What Are the Fed’s Dollar Swap Lines and FIMA Repos, and Why Do They Matter?

STL Fed

  • In March, the Federal Reserve temporarily expanded its dollar swap lines and created the Foreign and International Monetary Authorities (FIMA) repo facility. In this post, we explain what these policies are and why they are important. In a follow-up post, we will show evidence that these policies have been largely effective.

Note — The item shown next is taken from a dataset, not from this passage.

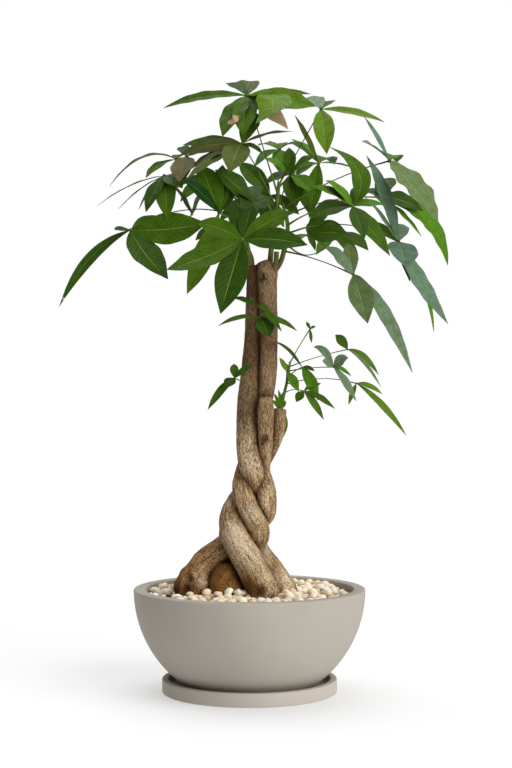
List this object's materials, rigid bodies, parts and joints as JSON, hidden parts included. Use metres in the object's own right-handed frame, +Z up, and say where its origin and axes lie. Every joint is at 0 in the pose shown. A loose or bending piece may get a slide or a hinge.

  • Dollar swap lines1 allow foreign central banks to swap their own currency for an equivalent (market-based) amount of U.S. dollars from the Fed. After some pre-determined time, the bank returns the dollars it borrowed—plus some interest—and gets back the currency it gave the Fed.2 These swaps allow central banks to borrow U.S. dollars while insulating the Fed from downside risks.3
  • In times of turmoil, demand for the U.S. dollar tends to rise because it is seen as a safe asset. This demand rapidly increases the value of dollars relative to foreign currencies while making it difficult for foreign and international markets—where the dollar is often used—to function, increasing financial risks across the world. This demand can also impact the flow of credit to U.S. households and businesses, since it becomes more difficult or expensive to acquire U.S. dollars.
  • By making it easier for central banks to access U.S. dollars, these swaps and FIMA repos increase the supply of dollars in foreign markets, calming exchange rate volatility and allowing markets and credit lines to operate smoothly.